En revanche, la façon dont chacun s’exprime pourrait être une clef. En tout cas, c’est surtout cela qui éveille mon attention et sûrement aussi mon désir : créer des personnages crédibles par leur langage avant tout. Donc du dialogue. Il faut que le dialogue prenne plus de place que le monologue du narrateur, voire que ce dernier disparaisse complètement.
Au lieu de décrire un décor, le suggérer plutôt par ce que les personnages en disent.
Exemple :
Alonso Quichano cracha sur le sable et resta quelques secondes ravi en train d’observer l’évaporation fulgurante de son glaviot ; puis il reprit ses esprits et dit d’une voix avunculaire : « Putain, il fait chaud dans votre coin. »
-- Et si on en venait au fait, je dis.
-- On avait rendez-vous, mais je ne me souviens plus pour quoi précisément, réplique-t-il. Puis il ajoute : « Y a-t-il un fléau chez vous ? Car mon boulot consiste à effacer les individus gênants. Je ne prends qu’une modique somme d’ailleurs, d’où mon retard : beaucoup de boulot en ce moment, avec la crise. Pour 50 euros plus les frais, le taux de clients satisfaits frise le 100 %. »
-- Les frais ? je demande.
-- Le gîte, le couvert, le tabac, les moyens de transport. Vous êtes au courant que tout a beaucoup augmenté ces derniers temps...
-- Et si je vous demande de me descendre tout de suite, ça me coûterait combien ?
Alonso sortit son smartphone, ouvrit l’app calculatrice, tapa quelques chiffres puis il dit :
-- 250 euros TTC seulement.

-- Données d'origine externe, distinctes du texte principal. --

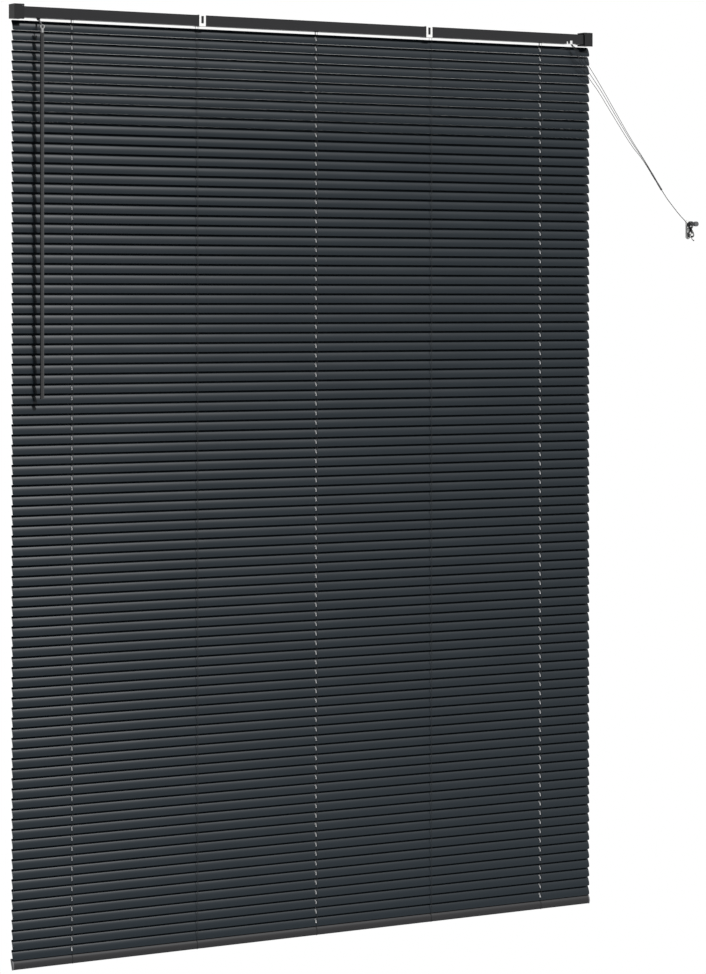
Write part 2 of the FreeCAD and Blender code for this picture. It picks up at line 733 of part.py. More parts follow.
def ladder(x, first, last, top):
    """Two strings and the rungs between them, for the slats from first to last.

    The strings start at the height top, or on a cut halfway between two rungs if top is None.
    """
    half_rung = rung_thickness / 2 / math.cos(tilt)
    half_pitch = slat_pitch / 2
    foot = bottom_z + 9.5
    outline = []
    if top is None:
        outline.append((-string_outer, rung_z(first, -string_outer) + half_pitch))
        outline.append((string_outer, rung_z(first, string_outer) + half_pitch))
    else:
        outline += [(-string_outer, top), (-string_inner, top),
                    (-string_inner, rung_z(first, -string_inner) + half_rung),
                    (string_inner, rung_z(first, string_inner) + half_rung),
                    (string_inner, top), (string_outer, top)]
    if last == slat_count:
        outline += [(string_outer, bottom_z + 12), (string_inner, bottom_z + 12),
                    (string_inner, rung_z(last, string_inner) - half_rung),
                    (-string_inner, rung_z(last, -string_inner) - half_rung),
                    (-string_inner, foot), (-string_outer, foot)]
    else:
        outline.append((string_outer, rung_z(last, string_outer) - half_pitch))
        outline.append((-string_outer, rung_z(last, -string_outer) - half_pitch))
    near = x + tape_offset
    whole = prism_x([(middle_y + y, z) for y, z in outline], near, near + tape_thickness)
    windows = []
    starts = range(first, last)
    for number in starts:
        corners = [(-string_inner, rung_z(number, -string_inner) - half_rung),
                   (string_inner, rung_z(number, string_inner) - half_rung),
                   (string_inner, rung_z(number + 1, string_inner) + half_rung),
                   (-string_inner, rung_z(number + 1, -string_inner) + half_rung)]
        windows.append(prism_x([(middle_y + y, z) for y, z in corners], near, near + tape_thickness))
    if top is None:
        windows.append(half_window(first, near, half_rung, half_pitch, 1))
    if last != slat_count:
        windows.append(half_window(last, near, half_rung, half_pitch, -1))
    whole = cut(whole, windows)
    if last == slat_count:
        rail = bottom_section(-clear_gap / 2, near - 1, near + tape_thickness + 1)
        whole = whole.cut(hang_at_bottom(rail))
    if top is not None:
        drum = bar_x(drum_core + 0.2, x - 4, x + 4, middle_y, rod_z)
        whole = whole.cut(drum)
    return whole


def half_window(number, near, half_rung, half_pitch, side):
    """The half of a window between a rung and the cut between the two lengths of ladder."""
    corners = [(-string_inner, rung_z(number, -string_inner) + side * half_rung),
               (string_inner, rung_z(number, string_inner) + side * half_rung),
               (string_inner, rung_z(number, string_inner) + side * (half_pitch + 1)),
               (-string_inner, rung_z(number, -string_inner) + side * (half_pitch + 1))]
    return prism_x([(middle_y + y, z) for y, z in corners], near, near + tape_thickness)


# ---------------------------------------------------------------- bottom rail
def bottom_section(shrink, x0, x1):
    """Closed D-shaped bar between two planes of constant x, about its own middle, level."""
    half = bottom_width / 2 - shrink
    low = -bottom_height / 2 + shrink
    high = bottom_height / 2 - shrink
    rise = bottom_height - bottom_shoulder
    crown_radius = ((bottom_width / 2) ** 2 + rise ** 2) / (2 * rise)
    crown_middle = bottom_height / 2 - crown_radius
    shoulder = crown_middle + math.sqrt((crown_radius - shrink) ** 2 - half ** 2)
    corner = bottom_corner - shrink * (2 - math.sqrt(2))
    start = vector(x0, -half, shoulder)
    end = vector(x0, half, shoulder)
    crown = Part.Arc(end, vector(x0, 0, high), start)
    edges = [Part.LineSegment(start, vector(x0, -half, low + corner)).toShape(),
             Part.LineSegment(vector(x0, -half, low + corner), vector(x0, corner - half, low)).toShape(),
             Part.LineSegment(vector(x0, corner - half, low), vector(x0, half - corner, low)).toShape(),
             Part.LineSegment(vector(x0, half - corner, low), vector(x0, half, low + corner)).toShape(),
             Part.LineSegment(vector(x0, half, low + corner), end).toShape(),
             crown.toShape()]
    return Part.Face(Part.Wire(edges)).extrude(vector(x1 - x0, 0, 0))


def hang_at_bottom(shape):
    """Turn a level piece to the closed tilt and move it to the bottom rail's place."""
    shape.rotate(vector(0, 0, 0), vector(1, 0, 0), closed_tilt)
    shape.translate(vector(0, middle_y, bottom_z))
    return shape


def bottom_rail():
    tube_solid = bottom_section(0, -rail_half, rail_half).cut(bottom_section(bottom_wall, -rail_half,
                                                                             rail_half))
    slots = [box(x - 2, x + 2, -bottom_slot / 2, bottom_slot / 2, 0, bottom_height / 2)
             for x in lift_stations]
    holes = [bar(plug_radius - 0.9, vector(x, 0, -bottom_height / 2 - 1), vector(x, 0, -2))
             for x in stations]
    return hang_at_bottom(cut(tube_solid, slots + holes))


def bottom_rail_cap():
    """Cap for the right end: a flange the size of the rail and a plug inside it."""
    flange = bottom_section(-0.3, rail_half, rail_half + bottom_cap_thickness)
    plug = bottom_section(bottom_wall + 0.15, rail_half - 8, rail_half)
    return hang_at_bottom(fuse([flange, plug]))


def bottom_rail_plug(x):
    """Button on the rail's flat side with a short stem through its hole."""
    low = -bottom_height / 2
    button = bar(plug_radius, vector(x, 0, low - plug_height), vector(x, 0, low))
    stem = bar(plug_radius - 1, vector(x, 0, low), vector(x, 0, low + 1.5))
    return hang_at_bottom(fuse([button, stem]))


# ---------------------------------------------------------------- cleat, joiner and pull cords
cleat_z = -cleat_drop
upper_peg_z = cleat_z + peg_spread / 2
lower_peg_z = cleat_z - peg_spread / 2


def cleat_plate():
    """Wall plate with two screw holes and the short lower post."""
    plate = box(cleat_x - cleat_width / 2, cleat_x + cleat_width / 2, -cleat_thickness, 0,
                cleat_z - cleat_height / 2, cleat_z + cleat_height / 2)
    upright = [edge for edge in plate.Edges if abs(edge.Vertexes[0].Y - edge.Vertexes[1].Y) > 1]
    plate = plate.makeFillet(cleat_width / 2 - 0.5, upright)
    holes = [bar(cleat_hole, vector(cleat_x, -cleat_thickness, z), vector(cleat_x, 0, z))
             for z in (cleat_z - cleat_hole_spacing / 2, cleat_z + cleat_hole_spacing / 2)]
    post = bar(post_radius, vector(cleat_x, -post_length, lower_peg_z),
               vector(cleat_x, -cleat_thickness, lower_peg_z))
    return fuse([cut(plate, holes), post])


def cleat_peg():
    """Upper peg with its round head."""
    shaft = bar(peg_radius, vector(cleat_x, -peg_length, upper_peg_z),
                vector(cleat_x, -cleat_thickness, upper_peg_z))
    head = bar(peg_head_radius, vector(cleat_x, -peg_length - peg_head_length, upper_peg_z),
               vector(cleat_x, -peg_length, upper_peg_z))
    return fuse([shaft, head])


def cleat_winding():
    """Outer shape of the cord wound in a figure of eight round the peg and the post."""
    rings = []
    for z in (upper_peg_z, lower_peg_z):
        rings.append(bar(winding_radius, vector(cleat_x, -winding_front, z),
                         vector(cleat_x, -winding_back, z)))
    waist = box(cleat_x - 3.5, cleat_x + 3.5, -winding_front, -winding_back, lower_peg_z, upper_peg_z)
    bores = [bar(peg_radius + 0.3, vector(cleat_x, -winding_front, z), vector(cleat_x, -winding_back, z))
             for z in (upper_peg_z, lower_peg_z)]
    return cut(fuse(rings + [waist]), bores)


def from_lock(points):
    """Points given as x from the cords' way out, y from the joiner's plane and z from the rail's floor."""
    return [vector(exit_x + x, joiner_y + y, rail_floor + z) for x, y, z in points]


joiner_y = exit_y(2) + joiner_behind
joiner_top = from_lock([(252.8, 0, -320.3)])[0]
joiner_end = from_lock([(285.3, 0, -363.9)])[0]
joiner_way = (joiner_end - joiner_top).normalize()
joiner_side = vector(-joiner_way.z, 0, joiner_way.x)


def pull_cord(place, middle_points):
    """Cord from the lock to the joiner; place is 1, 2 or 3 from the front."""
    forward = exit_y(place) - joiner_y
    end = joiner_top + joiner_side * (1.6 * (2 - place))
    points = from_lock([(0, forward, 0), (0, forward, -3.2)] + middle_points)
    points += [end - joiner_way * 45, end]
    return tube(f"pull cord {place}", points, lift_cord_radius)


pull_routes = {
    1: [(5.3, -15.2, -9.1), (19.3, -16.0, -23.5), (46.3, -15.4, -54.5), (71.5, -12.5, -84.5),
        (96.0, -8.6, -114.1), (133.5, -6.6, -165.0), (170.3, -5.0, -215.9), (198.0, -3.0, -250.5)],
    2: [(3.9, -15.3, -10.9), (15.0, -16.0, -28.5), (29.0, -16.1, -49.0), (46.3, -15.6, -70.5),
        (87.7, -9.4, -114.1), (126.5, -6.8, -165.0), (165.7, -5.0, -215.9), (196.0, -2.6, -252.5)],
    3: [(2.5, -15.4, -12.5), (13.0, -16.2, -34.5), (28.0, -16.3, -60.0), (46.3, -15.8, -85.5),
        (78.7, -10.0, -115.5), (117.5, -7.0, -165.0), (157.9, -5.0, -215.9), (192.0, -2.3, -256.5)],
}


def cord_joiner():
    return bar(joiner_radius, joiner_top, joiner_top + joiner_way * joiner_length)


def pull_cord_main():
    """Single cord from the joiner to the winding on the cleat."""
    start = joiner_top + joiner_way * joiner_length
    arrive = vector(cleat_x, -(winding_back + winding_front) / 2, upper_peg_z)
    way_in = vector(0.76, 0, -0.65).normalize()
    end = arrive - way_in * (winding_radius + 0.3)
    points = [start, start + joiner_way * 22] + from_lock([(318.0, 1.2, -401.5), (346.0, 3.2, -428.5)])
    points.append(end)
    return tube("main pull cord", points, main_cord_radius)


# ---------------------------------------------------------------- the whole blind
def build():
    save("headrail", [headrail()])
    cap = rail_end_cap()
    save("rail_end_caps", [mirrored(cap), cap])
    bracket = end_bracket()
    save("end_bracket_left", [mirrored(bracket)])
    save("end_bracket_right", [bracket])
    door = bracket_door()
    save("bracket_door_left", [mirrored(door)])
    save("bracket_door_right", [door])
    save("door_pins", [mirrored(door_pin()), door_pin()])
    support = centre_support()
    save("centre_supports", [mirrored(support), support])

    save("tilt_rod", [tilt_rod()])
    save("ladder_drums", [ladder_drum(x) for x in stations])
    save("drum_cradles", [drum_cradle(x) for x in stations])
    save("tilter_housing", [tilter_housing()])
    save("tilter_gear", [tilter_gear()])
    save("tilter_worm", [tilter_worm()])
    save("wand_hook", [wand_hook()])
    save("wand", [wand()])

    save("cord_lock_body", [cord_lock_body()])
    save("cord_lock_pulley", [cord_lock_pulley()])
    save("cord_lock_pawl", [cord_lock_pawl()])
    save("cord_lock_clip", [cord_lock_clip()])
    save("lift_cords_upper", [lift_cord_upper(place) for place in (1, 2, 3)])
    save("lift_cords_lower", [lift_cord_lower(x) for x in lift_stations])

    slats()
    save("ladders_upper", [ladder(x, 1, single_slats, rod_z) for x in stations])
    save("ladders_lower", [ladder(x, single_slats + 1, slat_count, None) for x in stations])

    save("bottom_rail", [bottom_rail()])
    save("bottom_rail_caps", [mirrored(bottom_rail_cap()), bottom_rail_cap()])
    save("bottom_rail_plugs", [bottom_rail_plug(x) for x in stations])
    save("lift_knots", [lift_knot(x) for x in lift_stations])

    for place, route in pull_routes.items():
        save(f"pull_cord_{place}", [pull_cord(place, route)])
    save("cord_joiner", [cord_joiner()])
    save("pull_cord_main", [pull_cord_main()])
    save("cleat_winding", [cleat_winding()])
    save("cleat_plate", [cleat_plate()])
    save("cleat_peg", [cleat_peg()])
    print(f"{slat_count} slats, bottom rail's middle at {bottom_z:.1f}, cords split at {split_z:.1f}")
    print(f"hook's pivot at {pivot.x:.2f}, {pivot.y:.2f}, {pivot.z:.2f}")


build()
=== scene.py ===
"""Venetian blind with dark aluminium slats, closed and let down, dressed for rendering.

Everything is in metres in the part's own frame: the wall is the plane y = 0, the blind hangs in
front of it toward -y, and +z is up.
"""

import json
import logging
import math
from dataclasses import dataclass, field
from enum import Enum
from typing import Sequence

import bpy
import numpy as np
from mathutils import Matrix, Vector

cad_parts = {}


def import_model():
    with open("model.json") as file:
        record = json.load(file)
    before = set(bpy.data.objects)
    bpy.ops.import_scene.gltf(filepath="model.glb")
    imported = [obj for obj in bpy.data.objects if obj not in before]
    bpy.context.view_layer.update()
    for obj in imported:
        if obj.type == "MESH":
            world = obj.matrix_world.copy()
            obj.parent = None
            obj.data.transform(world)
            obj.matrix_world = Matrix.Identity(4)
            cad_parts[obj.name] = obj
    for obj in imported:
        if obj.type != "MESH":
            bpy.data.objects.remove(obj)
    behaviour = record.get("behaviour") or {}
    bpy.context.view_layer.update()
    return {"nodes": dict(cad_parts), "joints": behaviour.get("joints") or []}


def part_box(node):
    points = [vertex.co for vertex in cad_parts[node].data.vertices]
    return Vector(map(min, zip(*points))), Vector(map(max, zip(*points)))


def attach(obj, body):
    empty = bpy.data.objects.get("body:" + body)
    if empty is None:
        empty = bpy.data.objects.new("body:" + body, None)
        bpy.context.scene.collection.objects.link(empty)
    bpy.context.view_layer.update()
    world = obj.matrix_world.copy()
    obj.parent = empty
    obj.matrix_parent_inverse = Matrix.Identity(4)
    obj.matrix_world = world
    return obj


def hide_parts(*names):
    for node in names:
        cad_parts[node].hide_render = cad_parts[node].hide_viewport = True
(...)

J’ai déjà eu pas mal de frais pour arriver jusqu’ici.
L’idée d’être occis par le plus miteux des tueurs à gages n’avait rien de reluisant. Mon amour propre en prenait un coup. Cependant, je ne discutais pas le prix, je sortis mon pognon et lui tendis. Alonso Quichano se saisit de la liasse de biftons, mouilla un doigt d’un coup de langue et se mit à compter les sous.
-- ... et 50, qui font bien 250. Le compte est bon, dit-il, puis il extirpa un Mikoru de sa poche et me mit en joue.
-- Qu’est-ce que c’est que ce flingue ? je demande.
-- Ça, c’est un Mikoru. C’est japonais, mais ça fait le boulot. Puis il pressa sur la détente, et ma dernière pensée fut pour le nom du flingue. C’était quand même con, mais rien d’exceptionnel non plus.
Puis je tombai sur le sol en essayant d’éviter l’emplacement du mollard évaporé — mais ça aussi, ce fut raté.
Et ben, me dis-je en me relisant, y a du boulot. Si je veux gagner des sous, va falloir mettre les bouchées doubles. Ou alors changer complètement de genre. Écrire des scènes de cul ? Ça se vend encore, ce genre de truc ?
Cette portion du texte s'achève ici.